I was bad. I admit it and I’m sorry. On Thanksgiving, I joined a dozen or so friends and some strangers, too, for a feast.
We sat outdoors on a farm. Sadly, we did not practice social distancing and we did not wear masks or any facial covering. I ate, I drank, I talked and I went home. I felt well, though more than full on goose and pie. I had no COVID-19 symptoms: no fever, no cough, no diarrhea. I took pictures of the Thanksgiving gathering and posted one of them on my Facebook page. Someone saw it and wrote a comment in which she expressed real concern that we didn’t follow COVID-19 protocol. That was the first awareness that I’d done something wrong. Then I saw a health practitioner and told her about my Thanksgiving. She nearly freaked out, though she was kind and caring. She insisted that I be tested.
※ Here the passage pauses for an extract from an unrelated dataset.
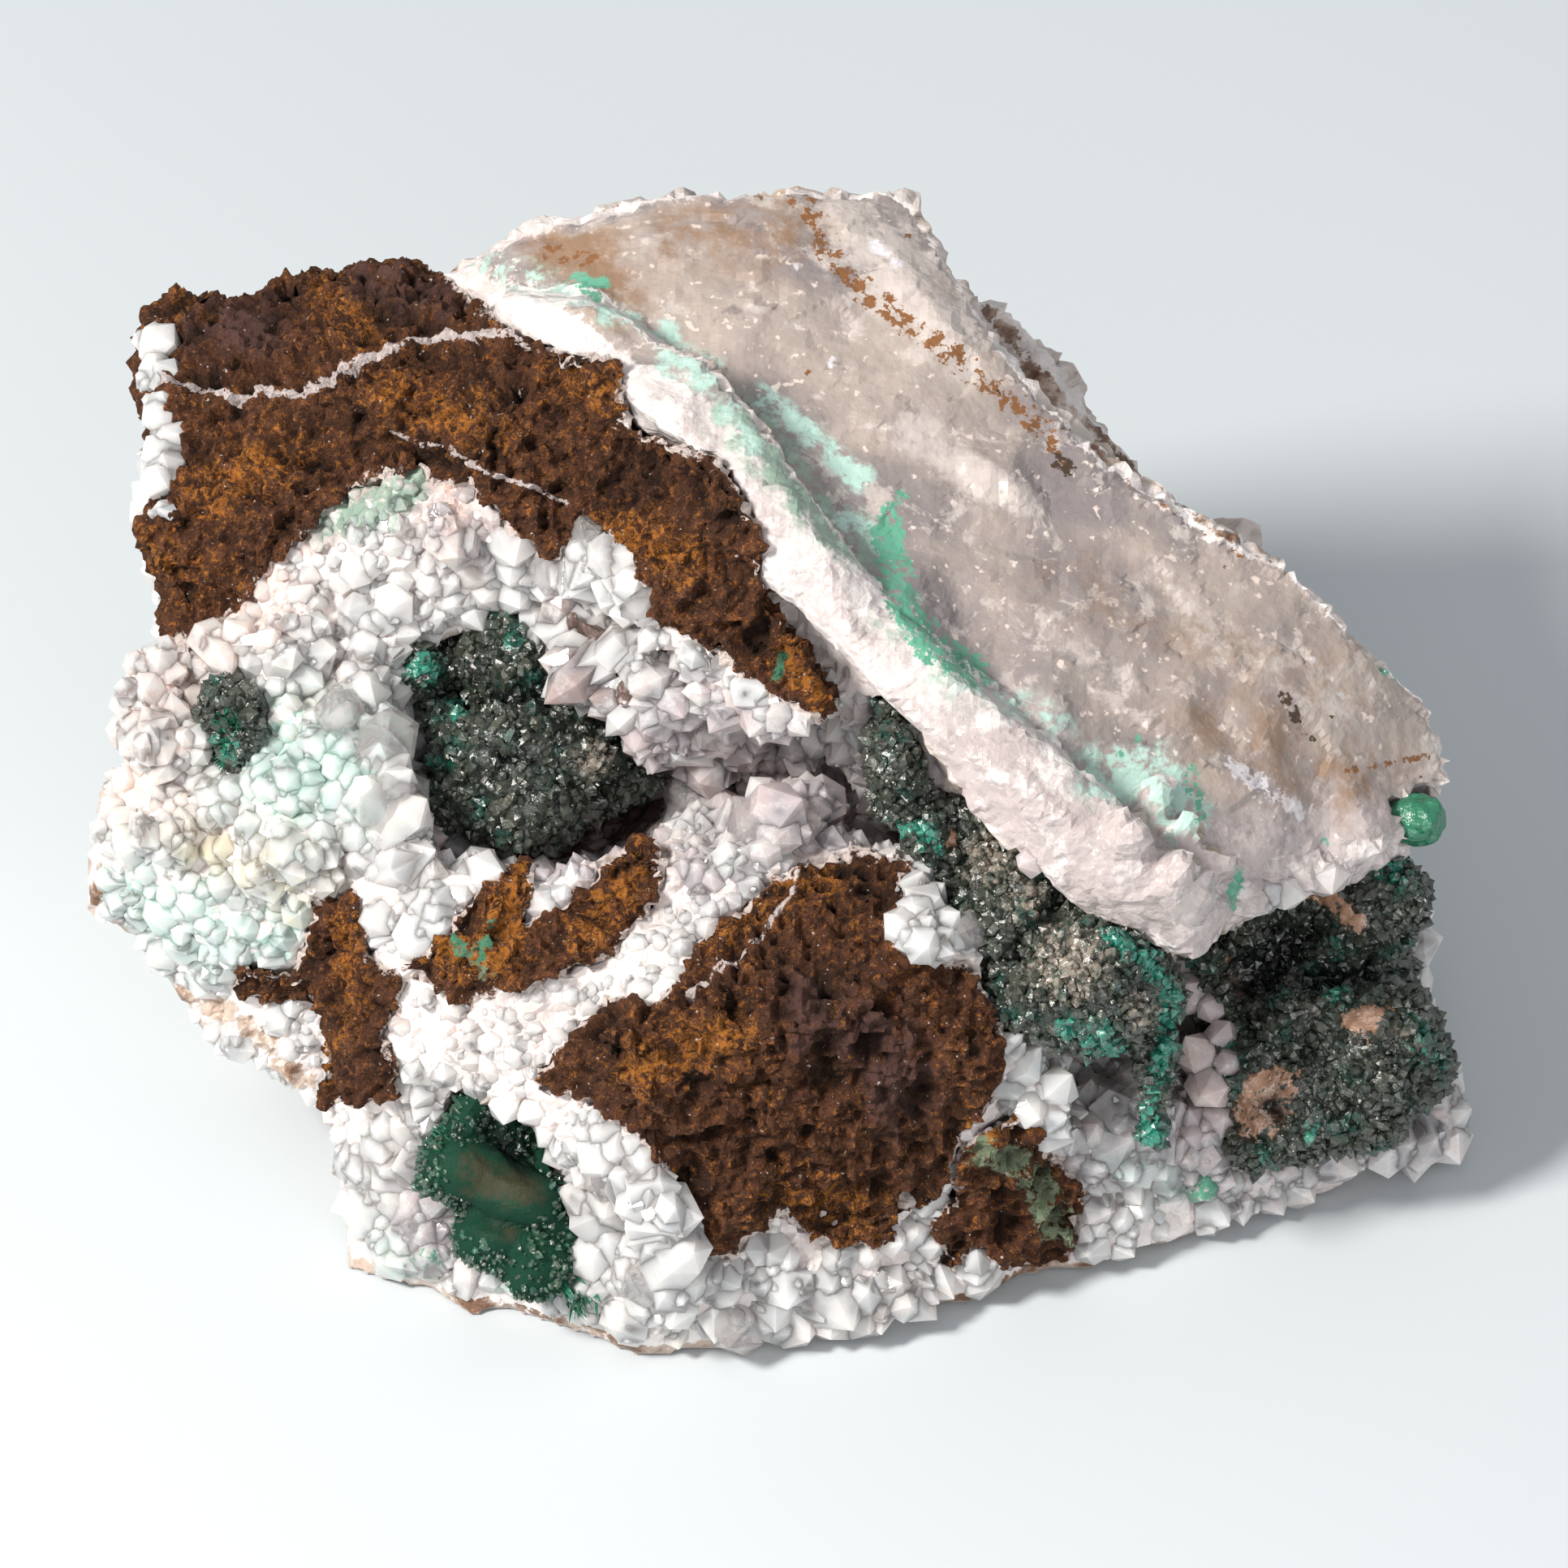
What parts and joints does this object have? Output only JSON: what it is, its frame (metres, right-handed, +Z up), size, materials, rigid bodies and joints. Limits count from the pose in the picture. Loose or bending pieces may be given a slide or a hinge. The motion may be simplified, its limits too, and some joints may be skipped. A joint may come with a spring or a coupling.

I called a phone number, went online and made an appointment for a test at the Sonoma County Fairgrounds. I found it challenging to locate the actual site. After all, the fairgrounds are large; signage was in my view inadequate.
I parked my car and joined the line which went quickly. A woman in white, and with all the necessary protections, stuck a stick in both nostrils and gathered what she needed.
I went home, I carried on, wore my mask and did the social distancing thing. A few days after the test I heard that I was negative. I told all my friends the good news.
I’m writing this now because I want to say that I was as bad as anyone else. Maybe I wasn’t bad, just sloppy and stupid. Before I went to that Thanksgiving gathering, I thought that “other” people didn’t wear masks and didn't remain 6 feet apart. Suddenly I was one of them, and I had a Ph.D and was a professor emeritus at Sonoma State University.
I realized that all my supposed “smarts” didn’t help me when it came to Thanksgiving and COVID-19. I know that I went to my friend’s farm because I didn’t want to be home alone. I wanted to share the time and the experience. Now I’m thinking of Christmas.
I don’t know what I’ll do or where I’ll go, if anywhere. I know that I can stay home, be by myself, prepare a meal, say grace, go to bed early and be happy.
(Jonah Raskin is a professor emeritus at Sonoma State University. He lives in Cotati.)